For the record, Osborne’s mom loves Talea’s first beer Sun Up Hazy IPA, and their CherryBerry Tart Deco Sour IPA. Other releases include Raspberry Crush Gose, Bravada Brut IPA, Lunch Date Pale Ale, and Pumpkin Roll Sour IPA.

“Johnny, Tara, and I come up with the recipes we want to make — that’s the creative process between us — and Johnny applies his technical skills to build the recipe,” Darland says. From there, the team schedules time with Torch & Crown, a brewery with production space in the Bronx, where the actual brewing happens, for now.

Every beer from Talea is designed to be as crowd-pleasing as possible. M. Cooper.
Every beer from Talea is designed to be as crowd-pleasing as possible. M. Cooper.

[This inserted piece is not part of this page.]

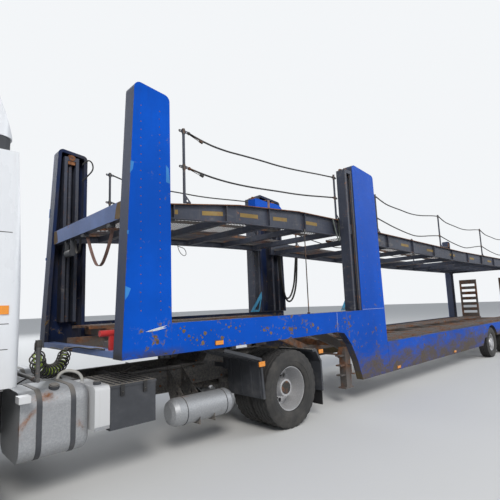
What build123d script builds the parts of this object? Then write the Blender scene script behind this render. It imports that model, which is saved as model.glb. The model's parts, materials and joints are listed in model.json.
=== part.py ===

Of course, contract brewing at someone else’s facility is not an ideal situation, which is why Talea’s next step will be opening tts own taproom in Williamsburg later this year. There, the team plans to apply the same make-everyone-as happy-as-possible ethos to the space as they do to the beer. They also see their taproom atmosphere being more like a winery. “Similar to what you do on a winery tour, where you’re given four or five small pours of wine and they talk to you about the vintage and the soil and the differences between different years or grapes or varietals, we want to have that same discussion with our customers about these beers,” Darland says. (They also plan to host events, like yoga that will then be followed by beer mimosas, of course.)

“We think our Talea taproom and brewery can be a space that’s not work, and not home, but a place for bringing communities together,” Hankinson says, citing the popular idea of a third place. “If you get people to come to your own place, where you’re producing your own beer, and you can control not only the product but the experience of them consuming it,” she adds, “then it puts you in much greater control of the company.”